This must have struck Peter as very like another passage in the intercourse between him and Jesus. Strange scene! we are back in Galilee; we experience again a night of fruitless toil. This was my place of consecration at the first; and these nets, which I borrow now, were then my own; and it was in the morning that the Lord was standing on the beach, as He did even now.
There is no mere repetition in this story: to a soul in Peter's case the one impossible thing would be that he should ever regain the place from whence he fell. And the Lord was going to convince him, by means of these similar circumstances and the miraculous draught of great fishes, that there was for him, even for him, such a thing as a fresh start; and that he should not mourn because there was "no returning upon his former track." When the boat had been brought to land, the Lord questioned Peter, not saying, "Thou didst deny Me," but "Dost thou love Me?" and finally repeats in his ears the old word with which He moved him to tread the heavenly way at the first—"Follow thou Me."
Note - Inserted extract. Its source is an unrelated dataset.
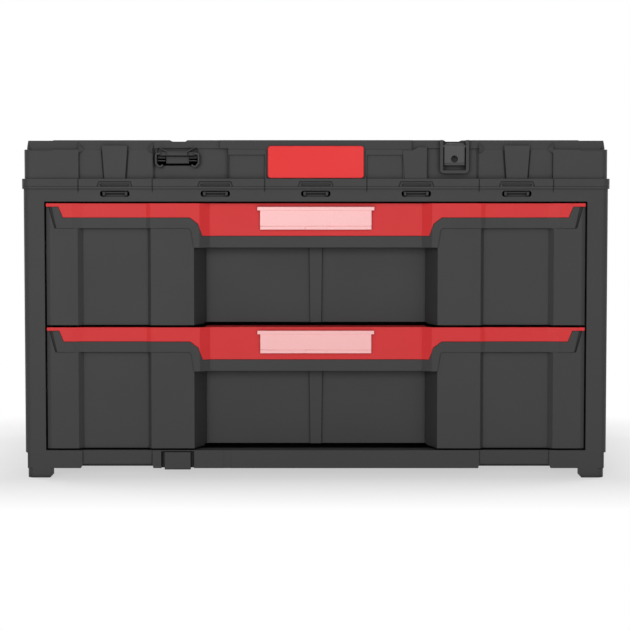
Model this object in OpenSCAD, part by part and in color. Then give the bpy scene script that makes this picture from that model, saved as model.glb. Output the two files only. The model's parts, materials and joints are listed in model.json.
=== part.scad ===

There were now no boats or nets which Peter could leave for the Lord, but the whole drama of consecration is acted over again. "Follow Me, Peter; what thou hast missed shall yet be given thee; formerly there was a point beyond which thou couldst not follow Me; but now thou shalt tread in My footsteps, even to the cross which thou didst fear at the first, and to the shame from which erewhile thy soul recoiled." "Another shall carry thee whither thou wouldest not: this spake He, signifying by what death he should glorify God."
VI
ADDITION AND MULTIPLICATION
"He that lacketh these things is blind and short-sighted, and hath forgotten that he was purged from his old sins."—2 PETER i. 9.
The chapter from which these verses are taken describes two arithmetical processes, the working out of one of which belongs to us, and of the other to our Father in heaven. The first is an addition sum: "Add to your faith virtue; and to virtue knowledge; and to knowledge temperance; and to temperance patience; and to patience godliness; and to godliness brotherly-kindness; and to brotherly-kindness love." Writing down the figures of the sum, and computing the total, we have it set out fair and clear,—"Ye shall never fall." The other is God's multiplication sum:
"Grace and peace be multiplied to you in the knowledge of God and of Jesus our Lord"; and the result of the working comes out,—"Ye shall be made partakers of the Divine nature, having escaped the corruption that is in the world through lust." I suppose it means that if we are willing to go on at an arithmetical progression, God would work in us at a geometrical one; and so, patiently persisting in holiness, and hungering after righteousness, we shall be in heaven before we know where we are.
But such passages trouble some folk who don't like to think that a Christian has anything to do in the matter of his own salvation; who say "It is finished" over a work that is only begun in them, and "Jesus paid it all," when a voice within is saying, "How much owest thou unto thy Lord?" or, perhaps, if they do not put it quite so strongly as that, they are, to say the least, gravely suspicious of the existence of a creaturely activity in the spiritual life.